◆ **What the task asks**: Reproduce the first line and every line after it, exactly, through the one containing "band_x = 146.8; // [140:0.2:150]". Leave out the rest.

Entries with model source code
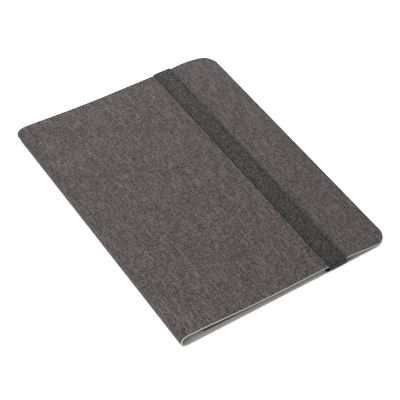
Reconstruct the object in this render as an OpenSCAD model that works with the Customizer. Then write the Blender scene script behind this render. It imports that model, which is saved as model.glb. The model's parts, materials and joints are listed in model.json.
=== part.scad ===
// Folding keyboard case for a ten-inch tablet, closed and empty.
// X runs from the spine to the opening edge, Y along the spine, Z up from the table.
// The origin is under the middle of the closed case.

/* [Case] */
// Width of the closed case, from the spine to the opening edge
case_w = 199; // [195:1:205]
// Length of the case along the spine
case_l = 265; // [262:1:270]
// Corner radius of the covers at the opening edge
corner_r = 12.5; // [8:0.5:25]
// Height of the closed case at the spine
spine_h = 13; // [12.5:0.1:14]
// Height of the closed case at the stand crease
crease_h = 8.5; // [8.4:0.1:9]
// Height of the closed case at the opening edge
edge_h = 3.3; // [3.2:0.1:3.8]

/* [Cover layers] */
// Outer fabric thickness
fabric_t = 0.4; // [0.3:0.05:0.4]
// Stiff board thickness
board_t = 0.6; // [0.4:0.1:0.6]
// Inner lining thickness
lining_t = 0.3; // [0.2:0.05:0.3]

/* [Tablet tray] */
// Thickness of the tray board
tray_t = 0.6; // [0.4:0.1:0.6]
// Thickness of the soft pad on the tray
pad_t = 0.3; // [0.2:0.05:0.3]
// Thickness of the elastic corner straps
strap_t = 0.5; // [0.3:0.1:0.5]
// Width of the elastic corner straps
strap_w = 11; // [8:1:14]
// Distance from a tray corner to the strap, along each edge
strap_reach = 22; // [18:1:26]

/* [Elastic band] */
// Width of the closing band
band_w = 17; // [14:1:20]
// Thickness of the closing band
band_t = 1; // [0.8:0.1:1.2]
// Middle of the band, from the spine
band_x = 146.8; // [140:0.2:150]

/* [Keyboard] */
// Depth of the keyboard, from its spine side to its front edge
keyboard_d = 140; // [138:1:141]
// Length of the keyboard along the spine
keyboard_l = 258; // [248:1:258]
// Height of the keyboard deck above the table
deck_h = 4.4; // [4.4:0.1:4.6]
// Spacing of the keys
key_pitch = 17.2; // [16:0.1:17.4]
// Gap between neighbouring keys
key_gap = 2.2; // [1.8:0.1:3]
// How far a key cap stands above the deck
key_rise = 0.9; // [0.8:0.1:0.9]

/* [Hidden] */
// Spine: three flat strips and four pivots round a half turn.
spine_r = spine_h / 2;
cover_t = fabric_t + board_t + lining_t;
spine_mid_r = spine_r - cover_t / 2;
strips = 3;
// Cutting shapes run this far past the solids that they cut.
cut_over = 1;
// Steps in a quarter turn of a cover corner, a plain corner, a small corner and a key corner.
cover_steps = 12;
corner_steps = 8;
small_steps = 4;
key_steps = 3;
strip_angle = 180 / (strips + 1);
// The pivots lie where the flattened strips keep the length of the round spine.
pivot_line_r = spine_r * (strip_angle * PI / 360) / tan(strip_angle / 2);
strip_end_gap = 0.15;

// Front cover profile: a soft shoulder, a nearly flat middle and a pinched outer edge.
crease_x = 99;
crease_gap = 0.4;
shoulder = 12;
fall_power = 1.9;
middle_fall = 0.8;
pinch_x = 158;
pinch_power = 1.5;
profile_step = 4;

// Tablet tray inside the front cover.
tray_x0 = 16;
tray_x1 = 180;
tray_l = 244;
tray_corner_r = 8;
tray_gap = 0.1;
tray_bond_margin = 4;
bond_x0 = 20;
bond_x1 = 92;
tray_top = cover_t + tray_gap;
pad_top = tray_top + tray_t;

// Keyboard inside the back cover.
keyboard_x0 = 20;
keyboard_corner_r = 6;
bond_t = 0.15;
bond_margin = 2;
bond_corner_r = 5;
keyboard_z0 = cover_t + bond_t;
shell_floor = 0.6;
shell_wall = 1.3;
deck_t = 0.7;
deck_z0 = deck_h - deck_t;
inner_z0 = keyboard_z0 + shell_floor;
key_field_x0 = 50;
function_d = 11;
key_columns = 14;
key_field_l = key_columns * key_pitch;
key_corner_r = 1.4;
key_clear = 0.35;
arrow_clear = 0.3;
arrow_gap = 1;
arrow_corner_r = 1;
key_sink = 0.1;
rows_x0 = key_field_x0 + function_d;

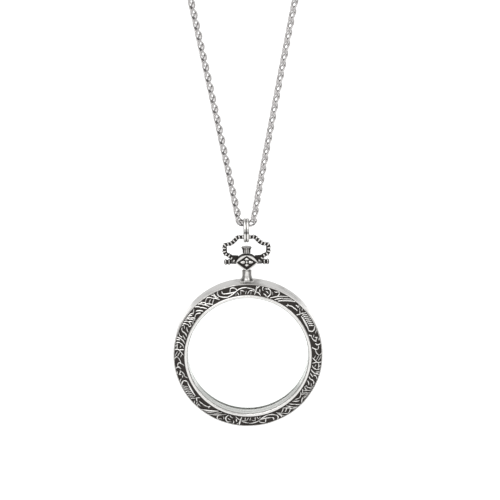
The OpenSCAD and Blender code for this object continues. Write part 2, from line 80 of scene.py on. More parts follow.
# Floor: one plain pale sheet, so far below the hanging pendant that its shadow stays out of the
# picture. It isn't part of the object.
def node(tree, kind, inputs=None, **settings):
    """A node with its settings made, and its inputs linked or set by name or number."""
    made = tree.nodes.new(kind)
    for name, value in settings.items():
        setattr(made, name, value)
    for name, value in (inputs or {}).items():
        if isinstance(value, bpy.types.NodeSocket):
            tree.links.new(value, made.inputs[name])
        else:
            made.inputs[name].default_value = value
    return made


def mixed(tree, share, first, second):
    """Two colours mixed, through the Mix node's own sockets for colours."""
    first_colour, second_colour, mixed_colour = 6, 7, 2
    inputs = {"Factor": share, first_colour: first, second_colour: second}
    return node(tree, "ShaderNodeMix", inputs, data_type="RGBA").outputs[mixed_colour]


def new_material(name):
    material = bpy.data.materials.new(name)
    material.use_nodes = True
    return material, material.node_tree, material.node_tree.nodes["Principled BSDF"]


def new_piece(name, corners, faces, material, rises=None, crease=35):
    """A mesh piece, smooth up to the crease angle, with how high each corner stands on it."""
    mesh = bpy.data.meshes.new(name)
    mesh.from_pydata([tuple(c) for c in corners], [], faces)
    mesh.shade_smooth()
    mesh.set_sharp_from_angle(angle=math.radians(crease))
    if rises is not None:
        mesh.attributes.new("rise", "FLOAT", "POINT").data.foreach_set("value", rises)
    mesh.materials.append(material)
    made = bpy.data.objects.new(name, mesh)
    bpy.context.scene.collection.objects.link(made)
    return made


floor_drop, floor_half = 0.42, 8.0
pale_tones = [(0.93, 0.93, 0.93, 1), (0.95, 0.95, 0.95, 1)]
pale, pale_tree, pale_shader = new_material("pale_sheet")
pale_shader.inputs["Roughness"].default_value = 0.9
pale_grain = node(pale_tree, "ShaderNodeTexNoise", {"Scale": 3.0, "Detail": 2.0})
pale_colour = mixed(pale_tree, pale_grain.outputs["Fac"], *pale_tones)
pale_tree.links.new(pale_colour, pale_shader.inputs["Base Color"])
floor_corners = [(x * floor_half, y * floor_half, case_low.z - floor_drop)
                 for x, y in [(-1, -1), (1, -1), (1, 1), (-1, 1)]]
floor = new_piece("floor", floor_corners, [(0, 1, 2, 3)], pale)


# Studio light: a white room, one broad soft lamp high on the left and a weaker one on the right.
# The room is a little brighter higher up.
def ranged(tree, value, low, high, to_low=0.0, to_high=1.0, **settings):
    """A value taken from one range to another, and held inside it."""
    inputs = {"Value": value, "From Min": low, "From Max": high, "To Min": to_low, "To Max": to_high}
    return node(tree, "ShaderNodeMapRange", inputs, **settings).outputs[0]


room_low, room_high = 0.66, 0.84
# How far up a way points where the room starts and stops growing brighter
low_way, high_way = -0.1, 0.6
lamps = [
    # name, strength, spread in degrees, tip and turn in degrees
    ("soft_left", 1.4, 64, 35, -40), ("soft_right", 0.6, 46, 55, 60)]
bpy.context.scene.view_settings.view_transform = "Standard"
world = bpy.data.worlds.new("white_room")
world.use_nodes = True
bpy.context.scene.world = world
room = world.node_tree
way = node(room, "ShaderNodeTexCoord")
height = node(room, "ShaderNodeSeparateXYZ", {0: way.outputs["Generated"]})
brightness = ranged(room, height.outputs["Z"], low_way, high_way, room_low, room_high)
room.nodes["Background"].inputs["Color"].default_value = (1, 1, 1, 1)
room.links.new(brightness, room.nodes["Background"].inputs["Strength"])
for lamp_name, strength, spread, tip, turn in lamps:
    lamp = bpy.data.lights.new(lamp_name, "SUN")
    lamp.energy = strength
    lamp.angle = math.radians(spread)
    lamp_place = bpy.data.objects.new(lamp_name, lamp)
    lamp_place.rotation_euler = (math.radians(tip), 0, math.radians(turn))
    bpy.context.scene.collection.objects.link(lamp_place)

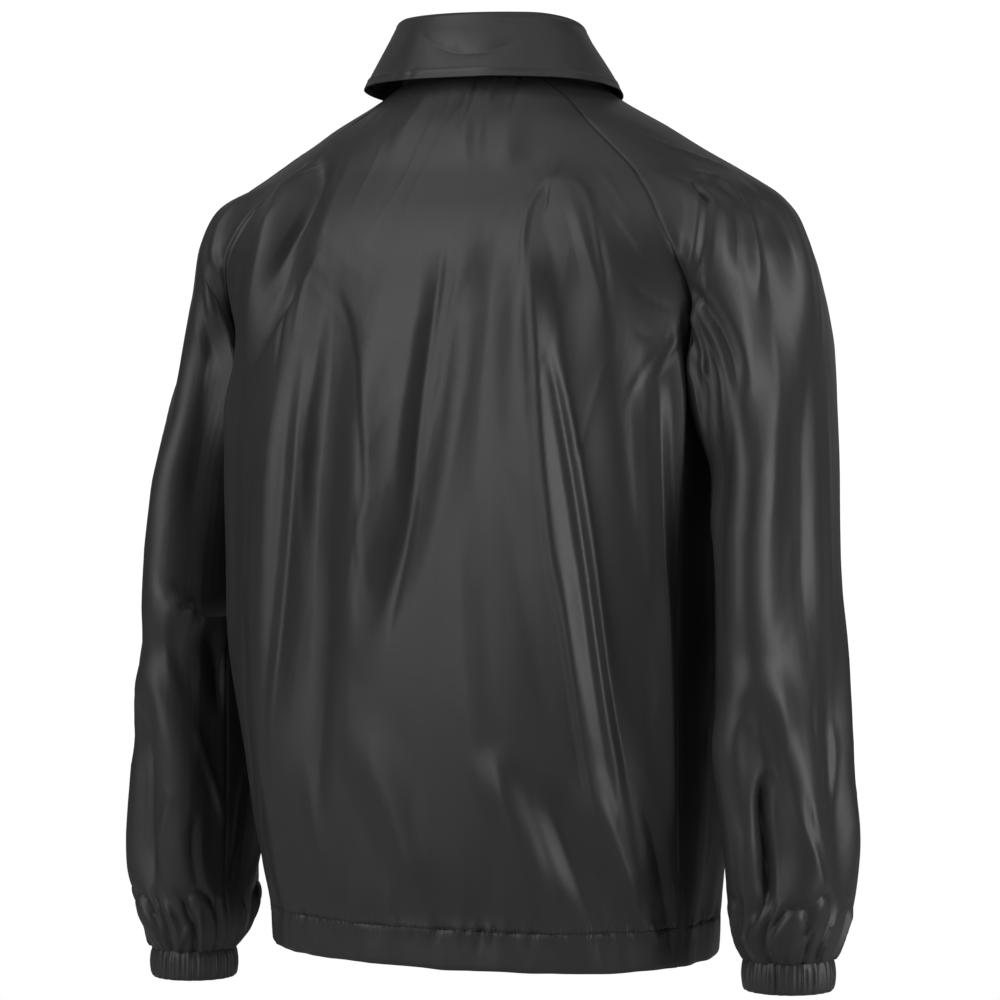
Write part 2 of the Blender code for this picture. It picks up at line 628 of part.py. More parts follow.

◆ **Problem solution**:
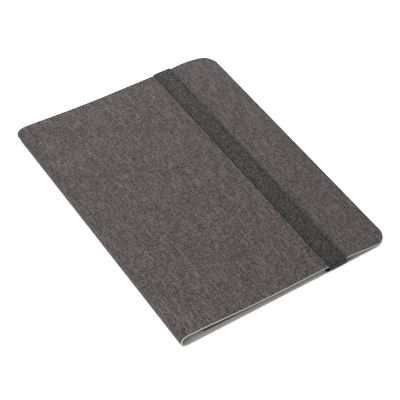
Reconstruct the object in this render as an OpenSCAD model that works with the Customizer. Then write the Blender scene script behind this render. It imports that model, which is saved as model.glb. The model's parts, materials and joints are listed in model.json.
=== part.scad ===
// Folding keyboard case for a ten-inch tablet, closed and empty.
// X runs from the spine to the opening edge, Y along the spine, Z up from the table.
// The origin is under the middle of the closed case.

/* [Case] */
// Width of the closed case, from the spine to the opening edge
case_w = 199; // [195:1:205]
// Length of the case along the spine
case_l = 265; // [262:1:270]
// Corner radius of the covers at the opening edge
corner_r = 12.5; // [8:0.5:25]
// Height of the closed case at the spine
spine_h = 13; // [12.5:0.1:14]
// Height of the closed case at the stand crease
crease_h = 8.5; // [8.4:0.1:9]
// Height of the closed case at the opening edge
edge_h = 3.3; // [3.2:0.1:3.8]

/* [Cover layers] */
// Outer fabric thickness
fabric_t = 0.4; // [0.3:0.05:0.4]
// Stiff board thickness
board_t = 0.6; // [0.4:0.1:0.6]
// Inner lining thickness
lining_t = 0.3; // [0.2:0.05:0.3]

/* [Tablet tray] */
// Thickness of the tray board
tray_t = 0.6; // [0.4:0.1:0.6]
// Thickness of the soft pad on the tray
pad_t = 0.3; // [0.2:0.05:0.3]
// Thickness of the elastic corner straps
strap_t = 0.5; // [0.3:0.1:0.5]
// Width of the elastic corner straps
strap_w = 11; // [8:1:14]
// Distance from a tray corner to the strap, along each edge
strap_reach = 22; // [18:1:26]

/* [Elastic band] */
// Width of the closing band
band_w = 17; // [14:1:20]
// Thickness of the closing band
band_t = 1; // [0.8:0.1:1.2]
// Middle of the band, from the spine
band_x = 146.8; // [140:0.2:150]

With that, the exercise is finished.